Now, to put ACES into previous context, ACES AP0 gamut is just another set of RGB primaries with no magical properties. Actually it makes no sense why it was conceived in the first place as XYZ could have been used just as well. An IDT brings camera raw data to ACES gamut. It does the same as raw > XYZ and XYZ > ACES combined, but as 3x3 matrices can be concatenated to single matrix, IDT just merges them into one transform. IDCT is a separate 3x3 matrix or a more complex transfer function with the purpose to even out different device variations before applying IDT. It will not get you any closer to albedos if data itself contains ambiguity (see the schema I attached some posts ago for relation between albedo and light entering your camera).

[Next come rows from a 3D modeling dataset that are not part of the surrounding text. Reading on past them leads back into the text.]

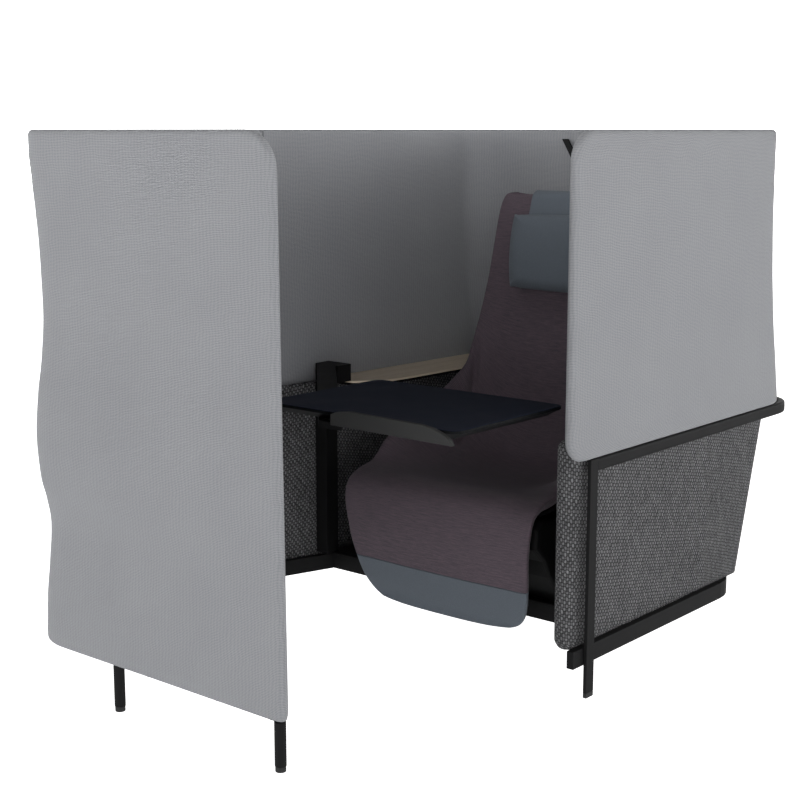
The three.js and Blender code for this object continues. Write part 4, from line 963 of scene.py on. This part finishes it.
head = put(
    screw_tree, "GeometryNodeMeshCone", {"fill_type": "NGON"}, Vertices=18, Side_Segments=1, Fill_Segments=1,
    Radius_Top=calc("MULTIPLY", given["Head Radius"], 0.86), Radius_Bottom=given["Head Radius"],
    Depth=calc("MULTIPLY", given["Head Height"], 0.7),
)
crown = turned((head["Mesh"], head["Top"]), calc("MULTIPLY", given["Head Height"], 0.3), 0.72)
lip = turned(crown, 0.0, given["Socket Share"])
socket = turned(lip, calc("MULTIPLY", given["Head Height"], -0.6), 1.0)[0]
aim = put(screw_tree, "GeometryNodeInputNamedAttribute", {"data_type": "FLOAT_VECTOR"}, Name="facing")
repeated(screw_tree, given["Geometry"], socket, aim[0], given["Finish"], screw_out)

blackened = coated("blackened_zinc", (38, 38, 40), (52, 52, 54), 0.42, 0.0004, 0.15, 0.6, 0.4)
up, down, forward = (0, 0, 1), (0, 0, -1), (0, -1, 0)
screw_places = [("base_plate", (x, y, 160), down) for x in (-400, 390) for y in (985, 1175, 1365)]
screw_places += [("panel_bracket_front", (-501, y, 160), down) for y in (1000, 1085)]
screw_places += [("panel_bracket_rear", (-503, 1370, 160), down)]
screw_places += [("wing_sill", (x, 12.5, 60), up) for x in (-380, -160, 60, 220)]
screw_places += [("back_shell", (x, 1700, z), forward) for x in (-70, 70) for z in (520, 640)]
spots, normals = [], []
for node, start, way in screw_places:
    hit, place, normal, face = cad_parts[node].ray_cast(Vector(placed(start)), Vector(way))
    if not hit:
        raise RuntimeError("no seat for a screw on " + node)
    normals.append(normal if normal.dot(Vector(way)) < 0 else -normal)
    spots.append(place - normals[-1] * 0.0001)
screws = grown(
    "screws", screw_tree, spots, [],
    {"Head Radius": 0.0055, "Head Height": 0.003, "Socket Share": 0.55, "Finish": blackened}, normals,
)
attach(screws, "frame")


# Side shelf: a 6 mm board faced with light maple veneer, cut to the wall's round, lacquered matt and
# screwed from below to a black carrier on the right panel.
maple, tree, shader = new_material("maple_veneer", 0.48, specular=0.45)
place = put(tree, "ShaderNodeTexCoord")["Object"]
grain = put(tree, "ShaderNodeMapping", Vector=place, Scale=(60, 2.2, 60))[0]
figure = noise(tree, grain, 1.0, 6.0, Roughness=0.65, Distortion=0.6)
pores = noise(tree, put(tree, "ShaderNodeMapping", Vector=place, Scale=(900, 40, 900))[0], 1.0)
wood = blended(tree, ranged(tree, figure, From_Min=0.3, From_Max=0.72), (222, 203, 178), (242, 227, 204))
pore_mask = ranged(tree, pores, From_Min=0.62, From_Max=0.72, To_Max=0.5)
surfaced(tree, shader, blended(tree, pore_mask, wood, (190, 164, 134)), figure, 0.25, 0.0002)
dress("side_shelf", maple, edge=0.0008)


# Work surface: a navy laminate top with an undercut edge, whose edge faces are painted near black as painted
# shade, on a black cast arm that turns on a pin in the column, and a dark grey plate along its far edge.
dress("surface_column arm_pin surface_arm", powder_coat, edge=0.0009)
dark_grey = coated("dark_grey_coat", (58, 58, 58), (66, 66, 66), 0.6, 0.0008, 0.25, specular=0.15)
dress("surface_rail", dark_grey, edge=0.0008)
navy = coated("navy_laminate", (24, 30, 47), (29, 37, 57), 0.6, 0.0005, 0.12, specular=0.12)
tree, shader = navy.node_tree, navy.node_tree.nodes["Principled BSDF"]
laminate = shader.inputs["Base Color"].links[0].from_socket
top_face = max(vertex.co.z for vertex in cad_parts["work_surface"].data.vertices) - 0.0009
height = put(tree, "ShaderNodeSeparateXYZ", Vector=put(tree, "ShaderNodeTexCoord")["Object"])[2]
# Painted shade: every face below the top is painted near black (7, 8, 11) for the shade on the undercut edge,
# and only the top keeps the navy laminate.
top_over_painted_edge_shade = sum_of(tree, "GREATER_THAN", height, top_face)
tree.links.new(blended(tree, top_over_painted_edge_shade, (7, 8, 11), laminate), shader.inputs["Base Color"])
dress("work_surface", navy, edge=0.0006)


# Reading light: a slim black bar on a slanted arm that tilts on a pin in a block on the screen. The strip
# below the bar is extruded opal plastic, pressed into it.
opal = coated("opal_strip", (226, 224, 216), (236, 234, 228), 0.35, grain_size=0.0006, bump=0.05)
dress("light_lens", opal, edge=0.0004)
dress("lamp_pin", powder_coat, edge=0.0009)


# Room: a plain pale floor that glows a little, under a bright sky that is strongest round the horizon, a
# small soft lamp over the back's top, and the camera where the photograph's was.
bpy.context.scene.view_settings.view_transform = "Standard"
floor_material, tree, shader = new_material("pale_floor", 0.9, specular=0.1)
shader.inputs["Base Color"].default_value = (0.85, 0.85, 0.85, 1)
shader.inputs["Emission Color"].default_value = (1, 1, 1, 1)
seen = put(tree, "ShaderNodeLightPath")["Is Camera Ray"]
tree.links.new(sum_of(tree, "MULTIPLY_ADD", seen, 0.9, 0.3), shader.inputs["Emission Strength"])
floor_mesh = bpy.data.meshes.new("floor")
floor_mesh.from_pydata([(-30, -30, 0), (30, -30, 0), (30, 30, 0), (-30, 30, 0)], [], [(0, 1, 2, 3)])
floor_mesh.materials.append(floor_material)
floor = stood("floor", floor_mesh)

world = bpy.data.worlds.new("room")
world.use_nodes = True
sky = world.node_tree
height = put(sky, "ShaderNodeSeparateXYZ", Vector=put(sky, "ShaderNodeTexCoord")["Generated"])[2]
fall = put(sky, "ShaderNodeValToRGB", Fac=height)[0]
ramp = fall.node.color_ramp
ramp.interpolation = "EASE"
first, last = ramp.elements
first.color, last.color = (1, 1, 1, 1), (0.02, 0.02, 0.02, 1)
for place, strength in ((0.2, 0.5), (0.35, 0.17), (0.5, 0.04), (0.7, 0.02)):
    ramp.elements.new(place).color = (strength, strength, strength, 1)
background = sky.nodes["Background"]
background.inputs["Color"].default_value = (1, 1, 1, 1)
sky.links.new(sum_of(sky, "MULTIPLY", fall, 4.35), background.inputs["Strength"])
bpy.context.scene.world = world

lamp_data = bpy.data.lights.new("soft_lamp", "AREA")
lamp_data.shape, lamp_data.size, lamp_data.size_y = "RECTANGLE", 0.5, 0.2
lamp_data.energy, lamp_data.spread = 0.13, math.radians(80)
lamp = stood("soft_lamp", lamp_data)
lamp.location = (0.03, 0.3, 1.5)
lamp.rotation_euler = (math.radians(33), 0, 0)

camera_data = bpy.data.cameras.new("camera")
camera_data.lens, camera_data.sensor_width = 67.5, 36
camera = stood("camera", camera_data)
camera.location = (2.3318, -2.9298, 1.288)
camera.rotation_euler = (math.radians(79.8), 0, math.radians(40))
bpy.context.scene.camera = camera
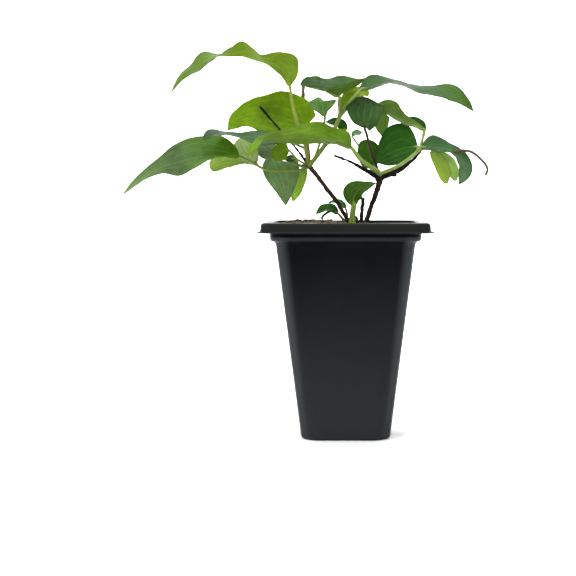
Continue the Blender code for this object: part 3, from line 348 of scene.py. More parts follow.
# Thin stalks with no leaf on them, in the node of the leaf that they grow from
BARE_STALKS = {
    "leaf_right_spray": dict(
        path=[(452, 152, -4.6), (460, 150.6, -4.8), (466, 150.8, -5), (470.2, 151.6, -5),
            (475.3, 154.4, -5), (481.6, 160.2, -5), (485.5, 164.7, -5), (487.4, 169.8, -5),
            (485.5, 174.9, -5)], radius=[0.5, 0.4]),
    "shoot_low": dict(
        path=[(334, 210.4, 4.2), (330, 211.2, 4), (326, 213.4, 3.4), (322.6, 216.4, 3), (322, 219, 3)],
            radius=[0.5, 0.4]),
}

# Colours as seen: a node's stalk, then upper side, lower side and light through for each blade.
# Where an upper side changes along the blade, its base or tip has a tint by node and blade; two of these
# tints are painted light, as marked below.
LOOKS = {
    "leaf_top_left": ["#7e8c34", "#567024 #728c22 #789e26"],
    "leaf_round": ["#7a8840", "#6e8e0a #6f9030 #82aa18"],
    "leaf_small_cupped": ["#7c9448", "#688c4a #769a46 #8eb04c"],
    "leaf_top_pair": ["#748c3c", "#3c5830 #567428 #688e34", "#38582c #5a7844 #6a9040",
        "#869e24 #829c3c #8cac34"],
    "leaf_dark_heart": ["#2c1c08", "#2e4c22 #466230 #3e5e20"],
    "leaf_right_spray": ["#7c944a", "#668238 #8eb85c #84aa44", "#245c06 #3a6420 #386410",
        "#265412 #446c34 #386818", "#3c5c38 #587650 #628848", "#8aa43c #8aa64c #a4c44c",
        "#90b05a #90ac58 #9cbc58"],
    "leaf_right_behind": ["#6c8440", "#386010 #4c742c #4c7c1a", "#6b8260 #768c68 #80986a"],
    "leaf_centre": ["#7c9444", "#587a0e #6a8832 #7a9e34"],
    "leaf_left_long": ["#667e2e", "#445e2e #64844a #5a8030", "#98ae4e #94aa54 #acc45c",
        "#a2b676 #98ac74 #a8be7c"],
    "leaf_left_grey": ["#748848", "#42603a #5e7c56 #5e8050"],
    "leaf_hanging": ["#748c44", "#6a8854 #6c8a56 #708e50", "#9cc046 #96b64c #aecc50"],
    "leaf_left_small": ["#748c44", "#66880c #6e8e34 #76a420", "#768a62 #80946c #8a9c70",
        "#2e4c28 #48623c #3c6030"],
    "leaf_centre_behind": ["#6c8440", "#204808 #385c20 #386010"],
    "shoot_broad": ["#7c9a3c", "#3e621c #4c7c2a #588624"],
    "shoot_low": ["#6c8440", "#306c0e #467624 #52901c", "#2a5c08 #3e681a #467416"],
}
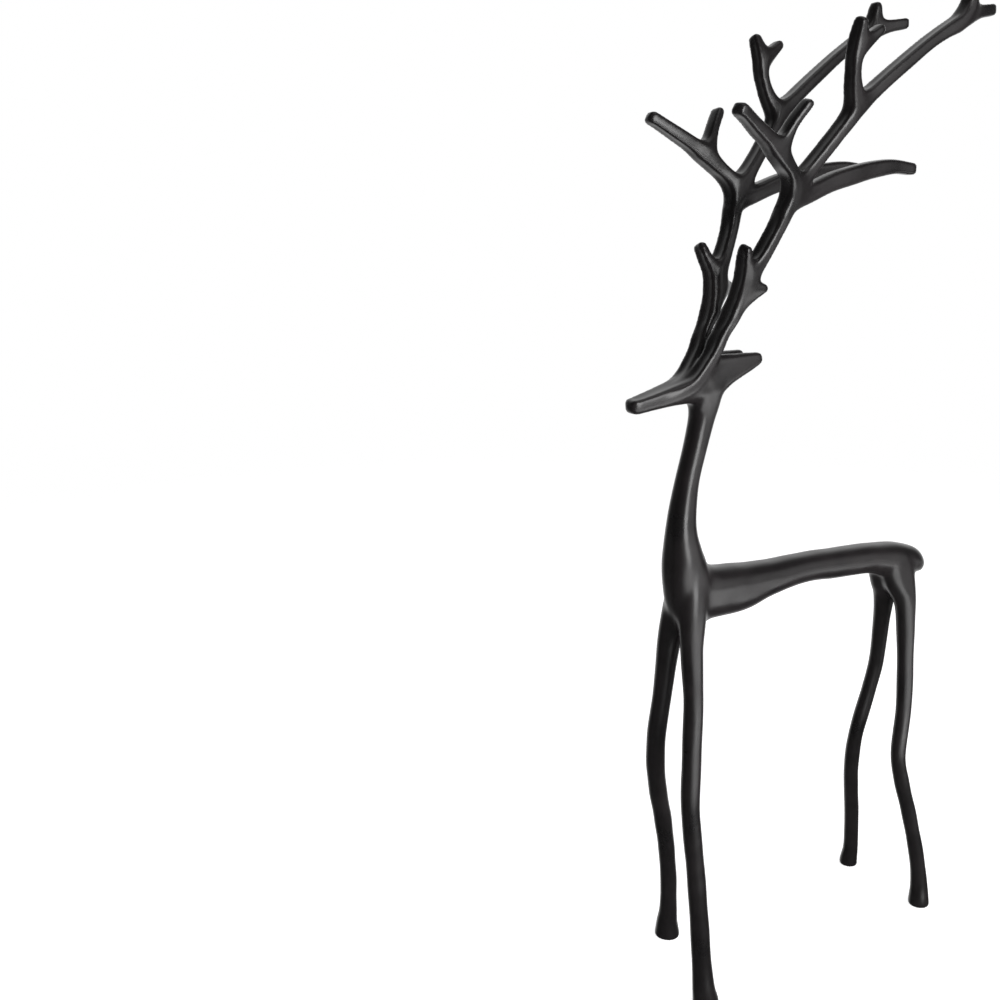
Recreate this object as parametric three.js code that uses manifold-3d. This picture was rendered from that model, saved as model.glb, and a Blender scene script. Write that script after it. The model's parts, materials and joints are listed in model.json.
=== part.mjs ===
// A standing reindeer, cast in one piece of aluminium and finished in satin black.
// It faces -Y, its left side is +X, and its four soles stand on z = 0.
import * as THREE from 'three';
import { mergeVertices } from 'three/addons/utils/BufferGeometryUtils.js';
import Module from 'manifold-3d';

// Driving sizes, in millimetres
const HEIGHT = 560; // soles to the highest prong of the antlers
const LEG_THICKNESS = 10; // a leg at mid length
const SOLE_WIDTH = 14; // a flared foot, just above the ground
const NARROW_SOLE_WIDTH = 12; // the right hind foot, which flares least
const SOLE_ROUNDING = 1.2; // height of the soft rim under the foot
const TRUNK_THICKNESS = 18; // the trunk at the loin
const NECK_THICKNESS = 12; // the neck at its thinnest, under the head
const HEAD_THICKNESS = 16; // the head at the cheeks
const EAR_WIDTH = 12; // an ear at mid length
const EAR_THICKNESS = 5; // the flat of an ear
const ANTLER_WIDTH = 7; // a beam seen from the side
const ANTLER_THICKNESS = 10; // a beam seen from the front

// The pose is written in shares of the height, so it follows HEIGHT
const POSE_SHARES = 1005; // the figure's height in those shares
const POSE_UNIT = HEIGHT / POSE_SHARES;

// Section shapes: 2 is an ellipse, and a higher number is squarer
const ROUND = 2.2;
const SOFT_SQUARE = 2.7;
const SLAB = 3.2;

const SIDE_TO_SIDE = new THREE.Vector3(1, 0, 0);

// Slopes of the rings that round off a limb's end
const DOME_SLOPES = [Math.PI / 5, Math.PI / 2.6];

const wasm = await Module();
wasm.setup();

// One row of a limb: a place in the pose, then its width and thickness in millimetres
const row = (x, y, z, width, thickness = width) => ({
  place: new THREE.Vector3(x, y, z).multiplyScalar(POSE_UNIT),
  girth: new THREE.Vector2(width, thickness),
});

// The same rows on the other side of the body
const mirrored = (rows) => rows.map(({ place, girth }) => ({
  place: place.clone().multiply(new THREE.Vector3(-1, 1, 1)),
  girth,
}));

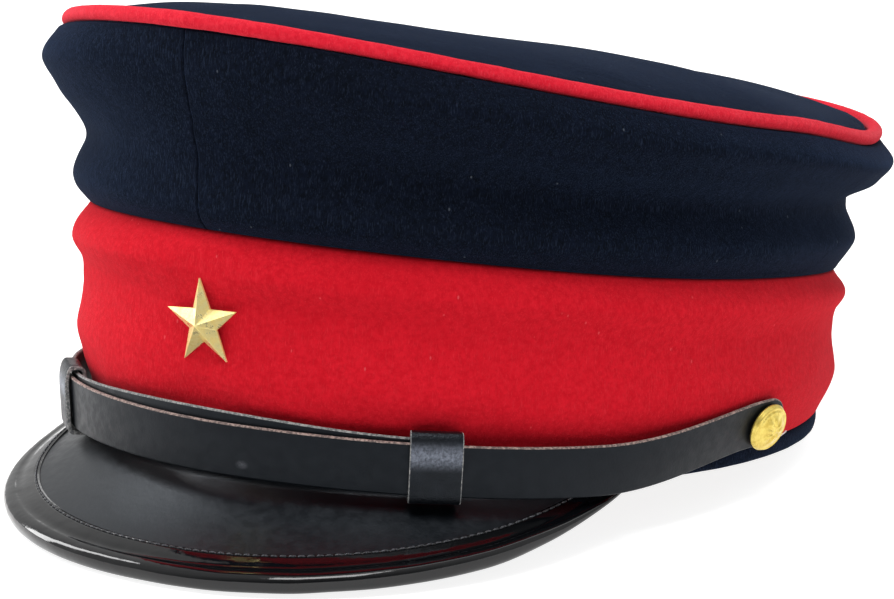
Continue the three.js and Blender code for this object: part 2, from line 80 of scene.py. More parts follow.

Btw, a fun piece of info I once stumbled on, that is not very intuitive. Almost all digital color cameras are able to capture full visible spectrum. A camera sensor is not “gamut clamped”, the clamping is applied then moving data from sensor space to some RGB space where we want to have real colors as primaries and as the whole visible spectra does not fit into a three-component RGB space so that its primaries are real colors, we have to throw some stuff over the board. The main reason why camera data is usually not handled in a superwide space is the color accuracy. Very saturated colors are just off and distorted. It could be remedied by more complicated camera transforms but usually only a 3x3 matrix is used and that is constructed to respect most normal saturation levels.

How would I take a material and measure what percentage of light it reflects? Can I do it with a spectrophotometer?

Isn’t ACES supposed to be a universal format that would in theory contain the same color information not depending on the camera used? Isn’t IDCTs supposed to convert sensor refered data to as close to scene reffered as possible?